Data
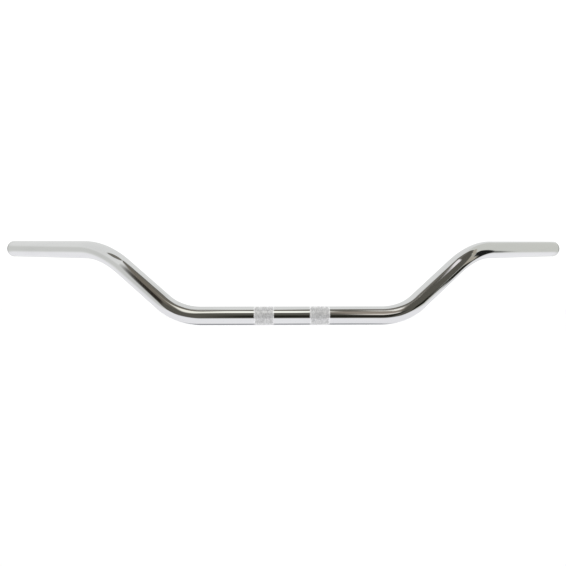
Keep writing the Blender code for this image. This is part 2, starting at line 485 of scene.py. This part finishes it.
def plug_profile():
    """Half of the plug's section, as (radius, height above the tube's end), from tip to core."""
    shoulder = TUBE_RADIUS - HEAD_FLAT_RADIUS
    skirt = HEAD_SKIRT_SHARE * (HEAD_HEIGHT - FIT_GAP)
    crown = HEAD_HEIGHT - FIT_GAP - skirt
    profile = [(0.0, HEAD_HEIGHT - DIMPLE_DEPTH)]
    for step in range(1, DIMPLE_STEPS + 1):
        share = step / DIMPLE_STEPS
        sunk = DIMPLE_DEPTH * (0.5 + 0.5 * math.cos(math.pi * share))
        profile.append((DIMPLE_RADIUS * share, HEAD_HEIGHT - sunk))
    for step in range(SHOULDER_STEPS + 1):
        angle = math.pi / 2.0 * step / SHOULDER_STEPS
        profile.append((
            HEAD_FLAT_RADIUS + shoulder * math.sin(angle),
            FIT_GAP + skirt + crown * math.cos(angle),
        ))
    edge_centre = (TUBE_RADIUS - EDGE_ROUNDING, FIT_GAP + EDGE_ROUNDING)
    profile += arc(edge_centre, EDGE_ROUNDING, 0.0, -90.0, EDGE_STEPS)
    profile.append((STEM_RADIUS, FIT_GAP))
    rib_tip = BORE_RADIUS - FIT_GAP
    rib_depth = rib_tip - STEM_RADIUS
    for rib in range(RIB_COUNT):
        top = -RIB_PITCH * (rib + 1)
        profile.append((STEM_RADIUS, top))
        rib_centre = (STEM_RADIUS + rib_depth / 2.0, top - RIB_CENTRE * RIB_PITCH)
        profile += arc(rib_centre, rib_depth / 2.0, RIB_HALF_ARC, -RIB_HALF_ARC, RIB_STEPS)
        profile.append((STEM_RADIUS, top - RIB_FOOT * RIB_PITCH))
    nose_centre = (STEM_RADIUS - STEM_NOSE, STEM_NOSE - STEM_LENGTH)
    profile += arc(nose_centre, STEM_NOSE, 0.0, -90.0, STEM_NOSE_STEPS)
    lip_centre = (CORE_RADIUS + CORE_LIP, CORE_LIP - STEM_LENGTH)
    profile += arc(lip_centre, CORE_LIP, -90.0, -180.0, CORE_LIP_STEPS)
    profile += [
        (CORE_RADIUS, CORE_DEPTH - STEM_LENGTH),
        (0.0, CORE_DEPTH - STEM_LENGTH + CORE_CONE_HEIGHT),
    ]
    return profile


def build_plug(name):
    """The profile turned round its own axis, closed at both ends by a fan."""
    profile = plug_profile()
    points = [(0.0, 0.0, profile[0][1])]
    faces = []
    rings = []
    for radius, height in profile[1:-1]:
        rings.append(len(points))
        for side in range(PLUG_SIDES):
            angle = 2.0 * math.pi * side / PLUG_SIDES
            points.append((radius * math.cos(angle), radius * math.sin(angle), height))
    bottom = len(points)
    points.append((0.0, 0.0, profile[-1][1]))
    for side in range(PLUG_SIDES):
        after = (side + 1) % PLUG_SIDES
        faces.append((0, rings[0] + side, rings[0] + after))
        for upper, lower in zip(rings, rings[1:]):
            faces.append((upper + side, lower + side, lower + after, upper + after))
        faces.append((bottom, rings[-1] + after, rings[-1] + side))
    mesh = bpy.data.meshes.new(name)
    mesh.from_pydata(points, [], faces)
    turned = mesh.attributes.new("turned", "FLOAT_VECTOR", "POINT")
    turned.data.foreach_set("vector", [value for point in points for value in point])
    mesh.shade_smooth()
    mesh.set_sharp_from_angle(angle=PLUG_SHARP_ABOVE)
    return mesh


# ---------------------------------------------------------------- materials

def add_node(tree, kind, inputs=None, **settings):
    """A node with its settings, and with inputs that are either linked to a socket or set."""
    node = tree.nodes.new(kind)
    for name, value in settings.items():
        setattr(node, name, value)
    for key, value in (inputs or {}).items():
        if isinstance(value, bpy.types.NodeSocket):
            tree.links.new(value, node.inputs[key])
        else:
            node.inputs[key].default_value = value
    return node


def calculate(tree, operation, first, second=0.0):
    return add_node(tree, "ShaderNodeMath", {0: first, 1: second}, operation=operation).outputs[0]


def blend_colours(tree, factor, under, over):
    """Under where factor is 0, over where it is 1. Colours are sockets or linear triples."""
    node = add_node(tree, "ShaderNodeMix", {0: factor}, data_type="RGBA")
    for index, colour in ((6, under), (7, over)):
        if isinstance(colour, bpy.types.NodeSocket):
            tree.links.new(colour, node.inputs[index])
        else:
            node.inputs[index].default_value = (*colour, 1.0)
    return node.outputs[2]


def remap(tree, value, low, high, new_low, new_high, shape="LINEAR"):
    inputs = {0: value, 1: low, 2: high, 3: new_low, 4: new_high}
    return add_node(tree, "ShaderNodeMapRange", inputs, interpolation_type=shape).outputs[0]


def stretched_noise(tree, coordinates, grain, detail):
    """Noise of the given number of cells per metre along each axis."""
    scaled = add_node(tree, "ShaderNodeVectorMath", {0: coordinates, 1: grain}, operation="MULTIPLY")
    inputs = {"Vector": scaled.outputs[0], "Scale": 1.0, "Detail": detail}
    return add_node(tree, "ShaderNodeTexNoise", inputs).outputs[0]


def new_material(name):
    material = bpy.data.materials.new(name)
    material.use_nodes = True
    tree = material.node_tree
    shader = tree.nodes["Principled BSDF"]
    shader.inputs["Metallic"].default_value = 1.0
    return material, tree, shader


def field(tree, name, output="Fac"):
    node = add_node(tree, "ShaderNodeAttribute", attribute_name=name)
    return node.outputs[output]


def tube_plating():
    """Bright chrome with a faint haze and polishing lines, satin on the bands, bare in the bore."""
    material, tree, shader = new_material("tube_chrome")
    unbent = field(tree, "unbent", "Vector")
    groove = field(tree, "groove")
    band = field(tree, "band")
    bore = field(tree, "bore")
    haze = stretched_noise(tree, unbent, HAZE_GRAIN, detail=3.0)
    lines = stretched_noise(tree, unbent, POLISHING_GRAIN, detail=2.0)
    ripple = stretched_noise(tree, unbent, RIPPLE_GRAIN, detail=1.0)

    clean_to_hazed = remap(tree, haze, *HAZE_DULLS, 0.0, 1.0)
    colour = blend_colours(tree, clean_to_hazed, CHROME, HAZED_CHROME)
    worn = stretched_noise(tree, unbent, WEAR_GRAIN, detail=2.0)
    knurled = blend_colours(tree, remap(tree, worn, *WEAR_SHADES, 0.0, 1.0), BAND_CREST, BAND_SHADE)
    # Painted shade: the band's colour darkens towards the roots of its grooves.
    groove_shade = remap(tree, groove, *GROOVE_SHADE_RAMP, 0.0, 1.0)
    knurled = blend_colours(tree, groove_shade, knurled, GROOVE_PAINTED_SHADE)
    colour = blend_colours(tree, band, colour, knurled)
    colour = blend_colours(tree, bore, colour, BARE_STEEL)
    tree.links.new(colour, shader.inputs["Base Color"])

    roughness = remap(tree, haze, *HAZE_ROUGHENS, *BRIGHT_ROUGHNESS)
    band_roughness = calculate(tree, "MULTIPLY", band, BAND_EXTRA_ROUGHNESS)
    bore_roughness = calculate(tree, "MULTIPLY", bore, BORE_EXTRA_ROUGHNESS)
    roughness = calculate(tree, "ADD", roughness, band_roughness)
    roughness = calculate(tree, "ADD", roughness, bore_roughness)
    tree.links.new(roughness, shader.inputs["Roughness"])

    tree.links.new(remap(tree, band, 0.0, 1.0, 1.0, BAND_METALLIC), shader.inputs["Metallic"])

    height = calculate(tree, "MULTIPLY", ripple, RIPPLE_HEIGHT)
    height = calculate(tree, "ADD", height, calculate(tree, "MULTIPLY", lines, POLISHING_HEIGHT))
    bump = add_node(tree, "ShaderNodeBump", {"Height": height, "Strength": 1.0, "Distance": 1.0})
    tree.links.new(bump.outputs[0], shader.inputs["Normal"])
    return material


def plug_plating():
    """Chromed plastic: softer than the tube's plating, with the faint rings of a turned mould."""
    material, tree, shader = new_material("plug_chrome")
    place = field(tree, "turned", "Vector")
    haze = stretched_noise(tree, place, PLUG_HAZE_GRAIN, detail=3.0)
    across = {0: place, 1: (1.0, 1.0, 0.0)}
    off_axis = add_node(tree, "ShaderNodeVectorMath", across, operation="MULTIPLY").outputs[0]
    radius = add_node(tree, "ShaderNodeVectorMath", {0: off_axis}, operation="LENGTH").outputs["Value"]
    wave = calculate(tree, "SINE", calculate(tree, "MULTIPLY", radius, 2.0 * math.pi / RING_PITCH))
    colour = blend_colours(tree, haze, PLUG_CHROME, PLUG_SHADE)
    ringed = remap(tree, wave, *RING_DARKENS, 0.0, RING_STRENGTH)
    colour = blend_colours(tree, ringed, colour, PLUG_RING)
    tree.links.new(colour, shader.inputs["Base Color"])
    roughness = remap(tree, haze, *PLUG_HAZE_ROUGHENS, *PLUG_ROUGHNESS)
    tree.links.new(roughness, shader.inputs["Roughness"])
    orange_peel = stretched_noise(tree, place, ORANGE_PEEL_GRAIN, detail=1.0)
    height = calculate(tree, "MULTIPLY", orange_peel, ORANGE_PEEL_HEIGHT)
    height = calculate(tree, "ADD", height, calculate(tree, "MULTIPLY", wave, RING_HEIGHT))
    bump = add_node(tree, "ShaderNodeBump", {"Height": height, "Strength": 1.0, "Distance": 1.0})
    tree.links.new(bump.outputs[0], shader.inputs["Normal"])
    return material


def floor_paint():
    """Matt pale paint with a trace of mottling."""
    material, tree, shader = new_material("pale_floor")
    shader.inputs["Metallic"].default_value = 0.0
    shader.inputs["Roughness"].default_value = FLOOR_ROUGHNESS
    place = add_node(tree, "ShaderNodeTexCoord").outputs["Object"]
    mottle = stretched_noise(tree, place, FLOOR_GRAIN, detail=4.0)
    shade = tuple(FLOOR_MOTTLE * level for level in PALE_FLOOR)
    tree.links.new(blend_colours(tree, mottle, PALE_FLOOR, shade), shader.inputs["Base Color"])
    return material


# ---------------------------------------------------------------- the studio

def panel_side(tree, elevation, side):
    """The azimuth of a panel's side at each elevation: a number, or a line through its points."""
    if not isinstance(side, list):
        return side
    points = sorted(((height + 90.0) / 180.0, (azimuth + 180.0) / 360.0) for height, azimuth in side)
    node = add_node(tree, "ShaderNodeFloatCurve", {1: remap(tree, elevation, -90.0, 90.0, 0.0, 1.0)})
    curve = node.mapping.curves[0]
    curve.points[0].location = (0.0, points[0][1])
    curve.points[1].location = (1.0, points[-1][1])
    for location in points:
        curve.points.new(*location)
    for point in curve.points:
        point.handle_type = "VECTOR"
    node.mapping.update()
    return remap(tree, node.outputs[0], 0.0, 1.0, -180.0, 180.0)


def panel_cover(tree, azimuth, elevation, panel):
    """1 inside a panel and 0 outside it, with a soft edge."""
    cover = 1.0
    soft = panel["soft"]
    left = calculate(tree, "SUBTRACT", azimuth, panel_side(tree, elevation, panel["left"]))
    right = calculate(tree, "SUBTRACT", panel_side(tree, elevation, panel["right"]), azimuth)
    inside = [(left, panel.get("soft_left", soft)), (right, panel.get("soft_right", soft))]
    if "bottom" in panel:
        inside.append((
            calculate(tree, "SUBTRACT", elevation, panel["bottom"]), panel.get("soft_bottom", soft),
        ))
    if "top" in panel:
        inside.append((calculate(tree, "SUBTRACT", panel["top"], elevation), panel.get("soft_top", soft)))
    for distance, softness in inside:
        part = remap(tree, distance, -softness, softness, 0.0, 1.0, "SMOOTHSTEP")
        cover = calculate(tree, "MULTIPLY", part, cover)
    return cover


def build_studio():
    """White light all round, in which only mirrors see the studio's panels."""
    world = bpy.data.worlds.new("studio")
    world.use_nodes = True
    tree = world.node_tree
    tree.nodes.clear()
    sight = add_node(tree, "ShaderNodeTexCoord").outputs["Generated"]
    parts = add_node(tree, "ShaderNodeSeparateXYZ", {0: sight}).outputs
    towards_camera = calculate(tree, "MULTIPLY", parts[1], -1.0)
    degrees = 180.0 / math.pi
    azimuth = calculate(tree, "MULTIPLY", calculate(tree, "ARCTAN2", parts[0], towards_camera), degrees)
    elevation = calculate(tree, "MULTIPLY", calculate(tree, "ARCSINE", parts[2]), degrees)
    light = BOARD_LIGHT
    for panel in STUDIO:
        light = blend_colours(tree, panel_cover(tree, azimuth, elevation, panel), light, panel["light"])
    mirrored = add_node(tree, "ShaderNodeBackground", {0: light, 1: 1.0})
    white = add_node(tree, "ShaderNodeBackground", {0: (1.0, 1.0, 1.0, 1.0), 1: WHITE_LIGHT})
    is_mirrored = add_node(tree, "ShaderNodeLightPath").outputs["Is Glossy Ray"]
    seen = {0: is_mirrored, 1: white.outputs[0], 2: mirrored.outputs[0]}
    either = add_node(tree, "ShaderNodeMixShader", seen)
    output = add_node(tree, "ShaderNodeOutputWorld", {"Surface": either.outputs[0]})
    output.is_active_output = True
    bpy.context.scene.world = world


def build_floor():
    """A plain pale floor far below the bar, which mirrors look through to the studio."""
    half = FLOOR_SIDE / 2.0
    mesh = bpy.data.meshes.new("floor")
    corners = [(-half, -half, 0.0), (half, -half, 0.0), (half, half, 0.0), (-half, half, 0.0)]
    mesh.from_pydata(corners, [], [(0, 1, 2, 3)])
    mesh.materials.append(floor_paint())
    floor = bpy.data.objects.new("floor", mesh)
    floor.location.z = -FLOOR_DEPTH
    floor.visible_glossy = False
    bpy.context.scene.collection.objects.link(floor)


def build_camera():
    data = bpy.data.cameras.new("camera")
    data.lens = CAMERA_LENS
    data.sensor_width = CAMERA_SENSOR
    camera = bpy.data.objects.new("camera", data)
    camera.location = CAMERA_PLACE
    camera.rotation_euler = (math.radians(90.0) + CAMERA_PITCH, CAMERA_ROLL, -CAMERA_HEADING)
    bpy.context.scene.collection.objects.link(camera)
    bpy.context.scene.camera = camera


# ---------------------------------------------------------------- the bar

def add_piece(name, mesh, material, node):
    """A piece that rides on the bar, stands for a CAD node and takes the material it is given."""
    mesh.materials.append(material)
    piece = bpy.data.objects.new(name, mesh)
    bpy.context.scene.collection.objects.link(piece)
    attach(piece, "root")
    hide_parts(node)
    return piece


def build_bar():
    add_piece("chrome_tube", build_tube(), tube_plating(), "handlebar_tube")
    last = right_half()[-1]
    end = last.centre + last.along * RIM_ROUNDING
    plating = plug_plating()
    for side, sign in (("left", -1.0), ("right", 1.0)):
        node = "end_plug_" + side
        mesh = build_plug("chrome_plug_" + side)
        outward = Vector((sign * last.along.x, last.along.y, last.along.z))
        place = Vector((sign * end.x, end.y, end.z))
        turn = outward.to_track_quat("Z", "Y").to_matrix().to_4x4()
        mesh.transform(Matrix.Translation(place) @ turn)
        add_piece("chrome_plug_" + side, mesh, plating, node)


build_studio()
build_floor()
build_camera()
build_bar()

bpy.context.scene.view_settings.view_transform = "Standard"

What the task asks
Copy out every line holding the string "scene".

Expected answer
Keep writing the Blender code for this image. This is part 2, starting at line 485 of scene.py. This part finishes it.
    bpy.context.scene.world = world
    bpy.context.scene.collection.objects.link(floor)
    bpy.context.scene.collection.objects.link(camera)
    bpy.context.scene.camera = camera
    bpy.context.scene.collection.objects.link(piece)
bpy.context.scene.view_settings.view_transform = "Standard"